When asked what Read was looking for in Nevin to bring to the CIO role at Sedgman, he said his communication ability.

“Peter has the ability to have a voice at the leadership table,” Read said. “I've seen that as a challenge and many organizations don't do it well. Peter needs to be outspoken.”

For Nevin’s part, it was an “easy decision” to join Sedgman.

“Mark is a young techno-savvy CEO,” Nevin said. “It’s not relevant where you report, it’s whether the organization utilizes the role of CIO.”

Nevin also likes to opportunity to be in a transformation role where he can be in an “influential position in the organization”.

As the CIO of SKM for a decade, Nevin said during that time the role began to move from task-focused to more of a strategic role, including moving from technology to people management.

“The CIO role itself is maturing by embracing new management techniques, but to me the role is moving to a title on the screen,” Nevin said. “The time is coming for an exciting business process push where IT and business processes are becoming one. That is the direction I see it going.”

With the official title of executive general manager, business processes, Nevin believes the CIO role will morph into a process management role as it will focus on entire projects, not the specific technology.

What does Nevin prize in a CEO? Strategic thinking and a level of “earned trust” such that the CIO is seen as part of the business.

Nevin said the other business function leaders at Sedgman have been “highly accepting” of him and all parts of the organization are seen as important.

“At this stage, they are very accepting and excited about the role,” he said. “The communications side is bidirectional; by being part of the executive team it's amazing how much the team accepts the role of CIO.”

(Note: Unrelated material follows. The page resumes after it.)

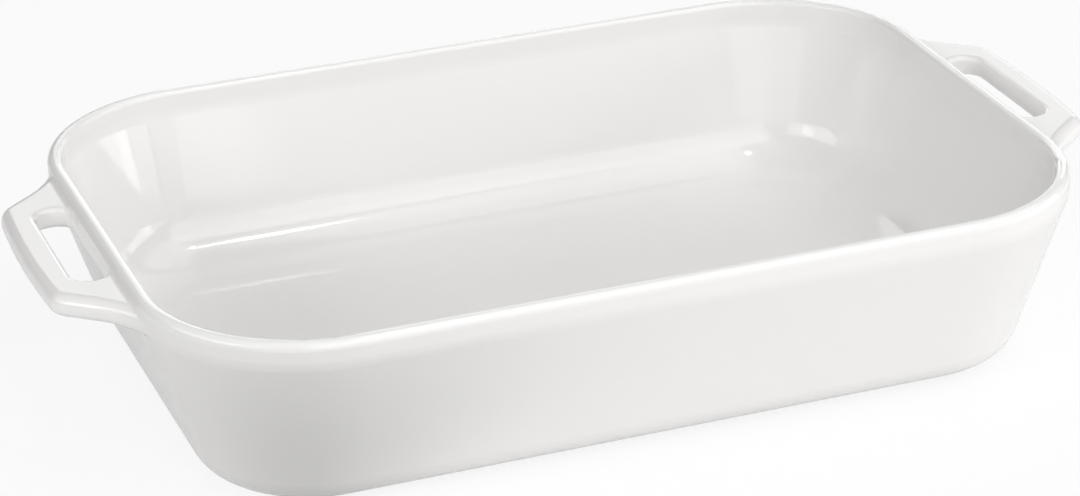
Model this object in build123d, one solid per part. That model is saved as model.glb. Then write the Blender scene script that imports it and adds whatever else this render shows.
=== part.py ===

Sedgman, with the full support of CEO Read, is beefing up its IT infrastructure to support business growth and agility. And scalability is a priority.

“A company's ability to be agile is the difference between success and failure,” Read said. “Agility is an important gauge of success in the future. Companies are not agile due to culture. Change is not scary, change is good so it's a cultural thing.”

Read said organizations can become preoccupied with power and position rather than substance.

“Companies collect baggage over time, and reward people that don't take risks, rather than those who do,” he said. “Those behaviours start paralyzing the organization.”